By Leslie Mann, Special to the Tribune
June 5, 2013
Mary Nisi, of Chicago, exercises regularly, between yoga, Pilates and tennis, but she worries about not drinking enough water.
"I can get behind it if it's Evian and it's always with me," said the owner of a wedding DJ business. "But I'd really rather have herbal tea."
Nisi is not alone, according to a study by the Centers for Disease Control and Prevention. Forty-three percent of adults drink less than four cups of water a day. That includes 36 percent who drink one to three cups, and 7 percent who drink none.
Although the CDC does not say how much water is "enough," because our needs vary, less than four 8-ounce cups usually falls short, said Dr. Alyson Goodman, a CDC epidemiologist and lead author of the study.
On the upside, 35 percent of Americans drink four to seven cups a day, while 22 percent drink eight or more.
Water intake varies by demographics. People 55 or older, who are non-Caucasian or who live in the Northeast are more likely to drink four cups or less.

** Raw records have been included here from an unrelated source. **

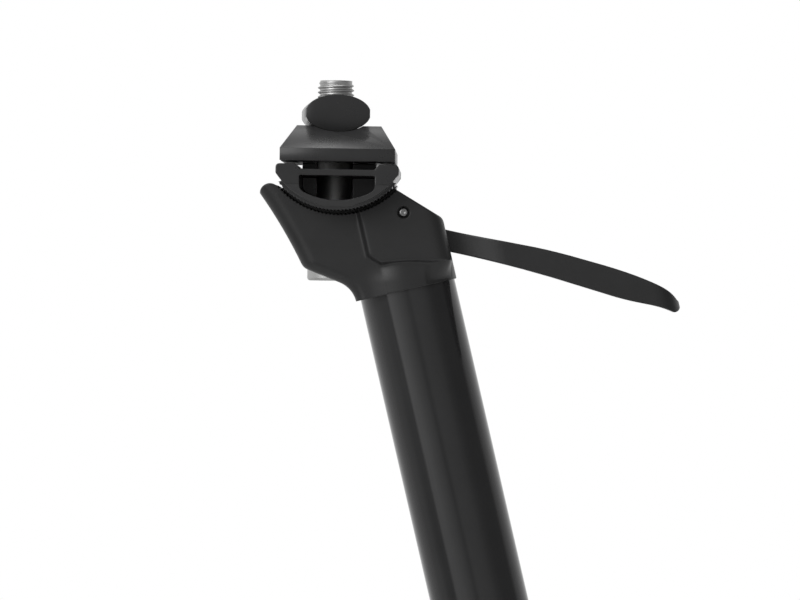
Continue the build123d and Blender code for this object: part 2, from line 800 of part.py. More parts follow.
with BuildPart() as head:
    with BuildSketch(Plane.XY.offset(rim)):
        Circle(skirt_radius)
    extrude(amount=cavity_floor + panel_low_back)
    with BuildSketch(Plane.XZ):
        with BuildLine():
            Line((0, rim), (-neck_foot, rim))
            ThreePointArc((-neck_foot, rim), throat, neck)
            Line(neck, heel)
            SagittaArc(heel, horn_rear, -spine_bow)
            ThreePointArc(horn_rear, horn_tip, seat_rear)
            Line(seat_rear, (0, seat_z))
            Line((0, seat_z), (0, rim))
        make_face()
    extrude(amount=arm_side, both=True)
    arm_edges = head.faces().filter_by(Axis.Y).edges()
    spine_edges = arm_edges.filter_by(
        lambda edge: edge.center().X < -neck_back and heel[1] < edge.center().Z < seat_rear[1]
    )
    fillet(spine_edges, radius=spine_round)
    arm_edges = head.faces().filter_by(Axis.Y).edges()
    low_edges = arm_edges.filter_by(lambda edge: edge.center().X < -neck_foot and edge.center().Z < heel[1])
    fillet(low_edges, radius=heel_round)
    add(head_cheeks.part)
    with BuildSketch(Plane.XZ):
        with BuildLine():
            Line((-skirt_radius - arm_width, rim), (head_front, rim))
            Line((head_front, rim), (head_front, brow[1] - brow_drop))
            ThreePointArc(
                (head_front, brow[1] - brow_drop),
                (brow[0] + brow_drop * brow_share, brow[1] - brow_drop * brow_share),
                brow,
            )
            Line(brow, seat_front)
            Line(seat_front, (seat_x, seat_front[1]))
            Line((seat_x, seat_front[1]), (seat_x, horn_tip[1]))
            Line((seat_x, horn_tip[1]), (-skirt_radius - arm_width, horn_tip[1]))
            Line((-skirt_radius - arm_width, horn_tip[1]), (-skirt_radius - arm_width, rim))
        make_face()
    extrude(amount=cheek_width, both=True, mode=Mode.INTERSECT)
    with BuildSketch(Plane.XY.offset(spigot_bottom)):
        Circle(stanchion_bore)
    extrude(amount=spigot_length + rim_overlap)
    with BuildSketch(Plane.XY.offset(rim)):
        Circle(stanchion_radius)
        Circle(stanchion_bore, mode=Mode.SUBTRACT)
    extrude(amount=rim_overlap, mode=Mode.SUBTRACT)
    with BuildSketch(Plane.XY.offset(spigot_bottom)):
        Circle(spigot_bore / 2)
    extrude(amount=guide_bottom - spigot_bottom, mode=Mode.SUBTRACT)
    with BuildSketch(Plane.XY.offset(guide_bottom)):
        Circle(guide_radius)
    extrude(amount=guide_length, mode=Mode.SUBTRACT)
    with BuildSketch(Plane.XZ):
        Polygon(*seat_teeth, align=None)
    extrude(amount=cheek_width, both=True, mode=Mode.SUBTRACT)
    with BuildSketch(Plane.XZ):
        with BuildLine():
            ThreePointArc(rib_rear, rib_mid, rib_front)
            Line(rib_front, rib_front_root)
            ThreePointArc(rib_front_root, rib_mid_root, rib_rear_root)
            Line(rib_rear_root, rib_rear)
        make_face()
    extrude(amount=rib_width / 2, both=True)
    with BuildSketch(Plane.XZ):
        Polygon(*bolt_slot, align=None)
    extrude(amount=slot_half, both=True, mode=Mode.SUBTRACT)
    with BuildSketch(Plane.XZ):
        with BuildLine():
            ThreePointArc(pocket_front, pocket_mid, pocket_rear)
            Polyline(pocket_rear, pocket_mouth, pocket_heel, pocket_foot, pocket_front)
        make_face()
    extrude(amount=pocket_half, both=True, mode=Mode.SUBTRACT)
    with BuildSketch(Plane.XZ):
        Polygon(*lever_cavity, align=None)
    extrude(amount=lever_width / 2 + lever_play, both=True, mode=Mode.SUBTRACT)
    with BuildSketch(Plane.XZ):
        with Locations((pin_forward, pin_z)):
            Circle(pin_radius)
    extrude(amount=cheek_width, both=True, mode=Mode.SUBTRACT)
    for side in (-1, 1):
        with BuildSketch(Plane.XZ.offset(side * cheek_side)):
            with Locations((pin_forward, pin_z)):
                Circle(pin_radius + pin_ring)
        extrude(amount=-side * pin_recess, mode=Mode.SUBTRACT)
head.part.label = "head"
export_step(head.part, "parts/head.step")

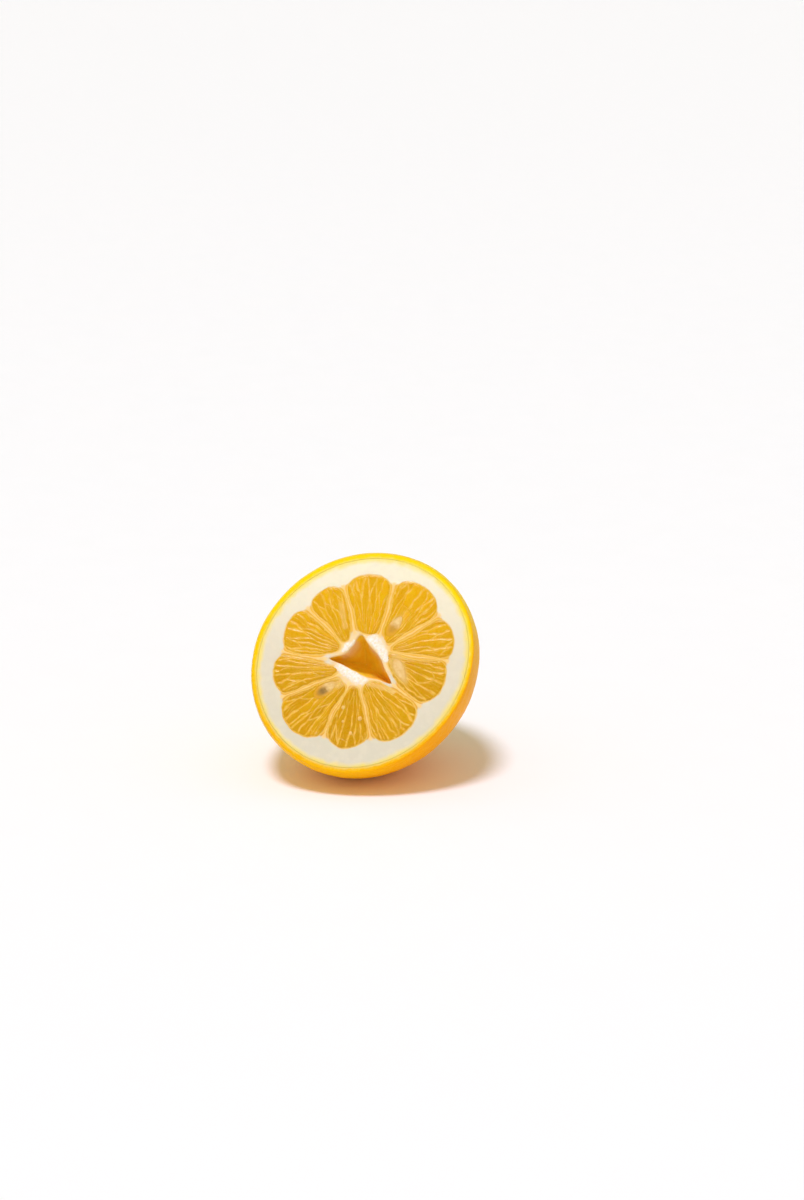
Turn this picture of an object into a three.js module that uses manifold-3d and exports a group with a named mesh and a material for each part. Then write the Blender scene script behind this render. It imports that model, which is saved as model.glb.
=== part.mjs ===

It also varies by health habits. People who drink less water are the same folks who consume a cup or less of fruits and vegetables a day, exercise less than 150 minutes a week, smoke or used to smoke, eat fast food more than once a week, eat fewer than five family dinners a week and do not shop at farmers markets.
"Understanding these associations helps us identify populations that can benefit from interventions," said Goodman.
"Mentally and physically, we're better off being hydrated," said Paula Burke, clinical dietitian at MetroSouth Medical Center in Blue Island. "The human body is about 70 percent water; we need it. It helps our circulation, makes us feel better, helps rid our bodies of toxins and prevents constipation. And drinking water before meals helps you eat less if you're trying to lose weight."
Caffeinated and alcoholic beverages do not count, Burke said, because they increase urination, which means more water is needed to stay hydrated.
Pop can hydrate you, Burke said, but adds sugar to your diet, which has adverse effects ranging from cavities to obesity.
Yet pop tops the list of beverages with calories consumed by adults 19 and older, according to the Dietary Guidelines for Americans from the Department of Health and Human Services. Sports/energy drinks are No. 2, followed by alcoholic beverages, milk, fruit juice and fruit drinks.
The guidelines say most adults need to drink more water, 100 percent juice and low- or fat-free milk, while drinking less pop and alcohol.
So popular are sports/energy drinks, especially among young people, that the American Academy of Pediatrics issued a 2011 report reminding parents to dispense "water, not sports or energy drinks, as the principal source of hydration for children and adolescents."
Habits start young, Goodman said.
"As a pediatrician, I know this is a family issue," she said. "It's up to parents to start children young with healthy drinking habits."
The CDC urges schools, after-school programs and day care facilities to increase children's enthusiasm for drinking water by adding it to their menus, providing cups and pitchers and incorporating water drinking into children's activities and parent communication.
Although the water fountain is a school icon, not all schools have clean drinking water, Goodman said. This despite the federal Healthy, Hunger-Free Kids Act of 2010, which said schools must "make free potable water available where meals are served."
Adults can help by setting good examples and self-discipline, advised Goodman.
"I keep cold, filtered water in the refrigerator at home and a bottle of water with a straw at my desk," said Chicagoan Libby Lowe, who works for a company that educates/coaches employees about healthy-living habits. "I don't know why, but I drink more if I have a straw."
Lowe's daily goal is 100 ounces, more on the five days she attends exercise classes.
"I still have coffee in the morning and juice or iced tea in the afternoon," she said. "But I quit drinking soda."
Thanks to lemon slices and a carbonator she shares with co-workers, her office drinking water is jazzed with "bubbles and taste, which is better than the sugar and calories you get in soda."
Dry skin is her reminder that she is not drinking enough water, Lowe said. "Also, if I don't drink enough, I think I'm hungry after I've already eaten, but I'm just thirsty," she said. "If I drink some water, I'm not tempted to snack when I shouldn't."
Senior citizens have an added problem, Burke said.
"As you get older, you lose your ability to know when you're thirsty," she said. "So seniors should remind themselves to drink water and other healthy drinks."
It helps to keep a diet diary, Burke said.
"If you write down what you drink for a week at work and at home, because it will be different, you may be surprised how little water you actually drink," she said.
As for Nisi, she is determined to increase her water intake.
"I quit coffee," she said. "That helped a lot. I know I have more energy when I drink more water. So, it's a goal."
The study analyzed the drinking habits of 3,397 adults who participated in the National Cancer Institute's Food Attitudes and Behaviors Survey. It was published in the April 11 issue of the CDC's journal, Preventing Chronic Disease.